This Region of Italy Sauces Their Pasta With Wine

In vino agnolitti

By Robyn Eckhardt

Published on September 18, 2017

If I wanted a definitive account of the dish’s origins, I’d be disappointed, warned Piermassimo Cirio, the bespectacled, cheerful 48-year-old who manages the kitchen at Madonna della Neve, a restaurant in Piedmont’s white truffle– and wine-rich Langhe region. Pinkie-fingertip-size agnolotti del plin (from “pinch” in the local dialect), filled with meat and vegetables and sealed with a simple squeeze of thumb and forefinger, are the restaurant’s signature, and while the pasta takes many forms, I never expected it to be drowned in vino.

In 1952 Piermassimo’s parents, Renato and Francesca, purchased the restaurant, named for a small 16th-century chapel dedicated to “Our Lady of the Snow,” with which it shares a hilltop overlooking Val Bormida. Francesca, now 81, continues in the kitchen, and Renato, who grows wine grapes behind the sanctuary, is a quiet presence, reading his newspaper at a table by the bar every day during lunch service.

Francesca Cirio stuffs agno­lotti with meat and vege­tables, sealing them with a pinch.

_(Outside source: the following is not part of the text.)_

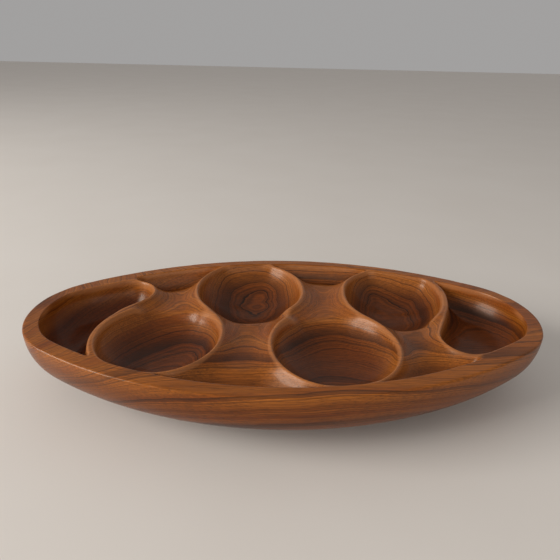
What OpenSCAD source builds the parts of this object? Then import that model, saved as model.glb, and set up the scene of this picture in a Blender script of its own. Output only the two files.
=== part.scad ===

Agnolotti with wine isn't a Madonna della Neve invention, Piermassimo told me, rather a logical expression of the local tradition of using red wine to add flavor, richness, and calories to dishes. Piedmontese may add a splash of red to minestra—any clear broth served with a variety of tiny pasta shapes—or dip pieces of fried polenta in it. Some Piedmontese take their caffè corretto (literally "corrected coffee") with barbera instead of grappa or liqueur. "In the old days we viewed wine not only as a drink but also as a food," Piermassimo said. "The worker eating agnolotti for lunch would pour wine over the dish not to make it more luxurious, but to give himself the energy to get through the rest of the workday."

In the case of agnolotti del plin, barbera is customary. “Barolo and barbaresco are too strong; they’ll overwhelm the soft flavor of the agnolotti,” Piermassimo told me. The preference is also likely rooted in simple economics: Barolo, which must be aged at least 38 months and grown from nebbiolo grapes, is considered a wine of the rich, too dear to splash over pasta. Barbera vines are vigorous and high-yielding, and the resulting wine is drunk daily in central Piedmont, purchased by the demijohn, or grown and made at home.

At a table outdoors, Piermassimo spooned naked pasta into a bowl and brought forth an unfiltered barbera made by his father, from his own grapes. The wine was violet red, full-bodied, and just slightly sweet. But slurped from a spoon with the agnolotti, it was subdued and balanced: The tannins blossomed as they played off the pasta. I’d expected that I might find the combination jarring, strange. But it worked. Warmed by the pasta, the wine became a lush, boozy soup, its sharpness tempered by the pasta filling, which was sweet with young spring greens.

My cheeks flushed and my mind fuzzy from the warmed wine, I felt anything but energized. But then again, unlike the farmers for whom the dish was not a rare treat but fuel, my afternoon schedule included nothing more rigorous than a nap.